Donc, on va se le dire, pour le rap jeu, Seba et Horg, c’est une grosse joke. Ça n’enlève rien à leur succès, mais ce succès est bâti sans la reconnaissance de leurs pairs. À moins que leurs pairs soient les Richard Martineau de ce monde, puisqu’on retrouve le chroniqueur-choc qui joue au stoner dans le clip de la chanson Magasin à une piasse. Le titre représente bien le cheapness de la chanson finalement. Pour faire écho à la citation plus haut, Seba a décidé finalement de n’être ni un artiste ni un chef cuisinier, mais plutôt une star du rap avec un clip bourré vieux quebs célèbres qui n’ont rien à voir avec le hip-hop.
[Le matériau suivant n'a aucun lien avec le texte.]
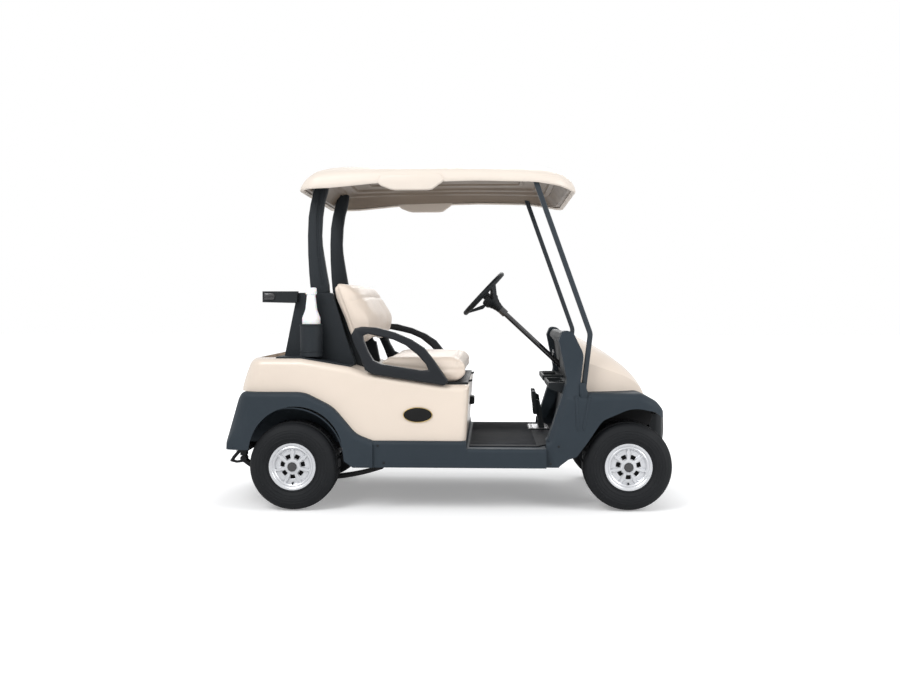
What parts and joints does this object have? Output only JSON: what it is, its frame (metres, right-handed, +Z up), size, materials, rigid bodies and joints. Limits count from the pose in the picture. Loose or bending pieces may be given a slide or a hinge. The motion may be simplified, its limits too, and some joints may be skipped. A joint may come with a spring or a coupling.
{
  "type": "golf cart",
  "caption": "Open electric golf cart with a bench seat, flat roof on posts, rear bag tower and steered front wheels.",
  "frame": {"origin": "on the ground, under the middle of the cart's overall length and width", "axes": "+X forward, +Y to the driver's left side, +Z up"},
  "size_m": [2.3231, 1.2, 1.7519],
  "materials": {
    "body_beige": "moulded, satin gloss",
    "roof_beige": "moulded, satin gloss",
    "dark_moulding": "fine grained",
    "black_plastic": "smooth matt",
    "frame_paint": "black paint",
    "bare_steel": "plain",
    "strut_paint": "satin black paint",
    "tyre": "moulded",
    "wheel_silver": "silver paint",
    "seat_vinyl": "smooth vinyl",
    "mat_rubber": "ribbed",
    "bottle_white": "translucent white",
    "plaque_black": "gloss, gold edge",
    "column_black": "gloss",
    "battery_case": "plain"
  },
  "bodies": {
    "chassis": {"frame_rails": "frame_paint", "battery_pack": "battery_case", "rear_axle": "frame_paint", "rear_leaf_springs": "frame_paint", "front_suspension": "frame_paint", "steering_rack": "bare_steel", "rear_body": "body_beige", "side_plaques": "plaque_black", "direction_switch": "black_plastic", "rear_fender": "dark_moulding", "floor_pan": "dark_moulding", "floor_mat": "mat_rubber", "front_moulding": "dark_moulding", "dash": "black_plastic", "front_cowl": "body_beige", "front_bumper": "dark_moulding", "dash_trays": "black_plastic", "steering_column": "column_black", "pedals": "black_plastic", "seat_back": "seat_vinyl", "seat_support": "black_plastic", "bag_tower": "black_plastic", "bag_rack": "black_plastic", "bottle_holders": "black_plastic", "sand_bottles": "bottle_white", "armrest_left": "dark_moulding", "armrest_right": "dark_moulding", "roof": "roof_beige", "roof_pillar_left": "black_plastic", "roof_pillar_right": "black_plastic", "roof_strut_left": "strut_paint", "roof_strut_right": "strut_paint"},
    "wheel_rear_left": {"tyre_rear_left": "tyre", "rim_rear_left": "wheel_silver"},
    "wheel_rear_right": {"tyre_rear_right": "tyre", "rim_rear_right": "wheel_silver"},
    "wheel_front_left": {"tyre_front_left": "tyre", "rim_front_left": "wheel_silver"},
    "wheel_front_right": {"tyre_front_right": "tyre", "rim_front_right": "wheel_silver"},
    "knuckle_left": {"knuckle_left": "frame_paint"},
    "knuckle_right": {"knuckle_right": "frame_paint"},
    "steering_wheel": {"steering_wheel": "black_plastic"},
    "tie_rod": {"tie_rod": "bare_steel"},
    "seat_bottom": {"seat_pan": "black_plastic", "seat_cushion": "seat_vinyl"}
  },
  "joints": [
    {"name": "wheel_spin_rear_left", "type": "hinge", "parent": "chassis", "child": "wheel_rear_left", "pos_m": [-0.756, 0.489, 0.222], "axis": [0, 1, 0], "continuous": true},
    {"name": "wheel_spin_rear_right", "type": "hinge", "parent": "chassis", "child": "wheel_rear_right", "pos_m": [-0.756, -0.489, 0.222], "axis": [0, 1, 0], "continuous": true},
    {"name": "steer_left", "type": "hinge", "parent": "chassis", "child": "knuckle_left", "pos_m": [0.908, 0.345, 0.222], "axis": [0, 0, 1], "range_deg": [-28.5, 28.5]},
    {"name": "wheel_spin_front_left", "type": "hinge", "parent": "knuckle_left", "child": "wheel_front_left", "pos_m": [0.908, 0.438, 0.222], "axis": [0, 1, 0], "continuous": true},
    {"name": "steer_right", "type": "hinge", "parent": "chassis", "child": "knuckle_right", "pos_m": [0.908, -0.345, 0.222], "axis": [0, 0, 1], "range_deg": [-28.5, 28.5]},
    {"name": "wheel_spin_front_right", "type": "hinge", "parent": "knuckle_right", "child": "wheel_front_right", "pos_m": [0.908, -0.438, 0.222], "axis": [0, 1, 0], "continuous": true},
    {"name": "steering_wheel_turn", "type": "hinge", "parent": "chassis", "child": "steering_wheel", "pos_m": [0.1865, 0.25, 1.091], "axis": [-0.7314, 0, 0.682], "range_deg": [-392, 392]},
    {"name": "rack_slide", "type": "slide", "parent": "chassis", "child": "tie_rod", "axis": [0, 1, 0], "range_m": [-0.0287, 0.0287]},
    {"name": "seat_bottom_lift", "type": "hinge", "parent": "chassis", "child": "seat_bottom", "pos_m": [0.126, 0, 0.634], "axis": [0, 1, 0], "range_deg": [0, 50]}
  ],
  "couplings": [
    {"joint": "steer_left", "follows": "steering_wheel_turn", "ratio": 0.071429},
    {"joint": "steer_right", "follows": "steering_wheel_turn", "ratio": 0.071429},
    {"joint": "rack_slide", "follows": "steering_wheel_turn", "m_per_rad": -0.0041171}
  ]
}
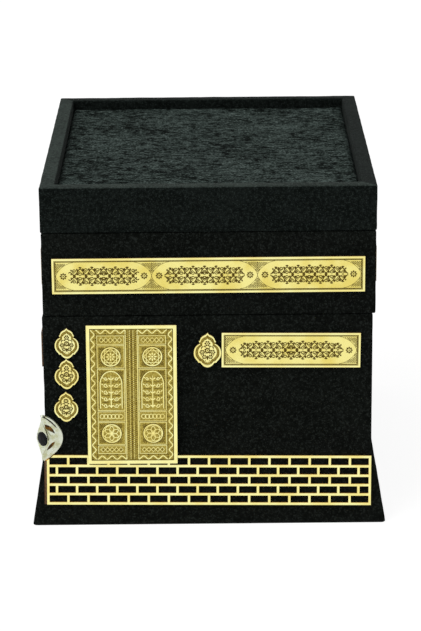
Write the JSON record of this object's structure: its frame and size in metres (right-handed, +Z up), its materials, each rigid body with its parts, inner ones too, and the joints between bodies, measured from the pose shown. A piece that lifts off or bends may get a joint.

Pis c’est là que ça me dérange un peu. Martineau tient des propos dangereux de façon quotidienne, et là, il pourra se targuer d’avoir été dans un clip de rap. Pis il va te le dire comme ton oncle qui te répète le même « yo yo man yo chill » depuis dix ans à Noël quand tu lui dis que tu écoutes du hip-hop. Pis dans le fond, Seba et Horg, c’est ce dude-là. C’est tous ces dudes-là. C’est deux gars qui ont fait du rap pour les Québécois qui n’aiment pas le rap. La conséquence, c’est que les Québécois qui aiment le rap ont honte à chaque fois qu’on leur parle de Seba et Horg. Donc au final, ils sont aussi real que les views du dernier clip de Dice-B.
SHOUTOUTS:
Shouts à Rowjay qui va faire un set au lancement de l’album d’Alpha Wann à Paris, comme on vous en a parlé cette semaine. Le rap québ s’exporte, et est désormais reconnu partout dans la francophonie. Alors, célébrons les victoires du rap québ (#RowjayAuxFrancos2019). Également, shouts et force à tout le régiment du rap québécois estampillé 7ième Ciel qui s’envole pour rep dans les Zayropes!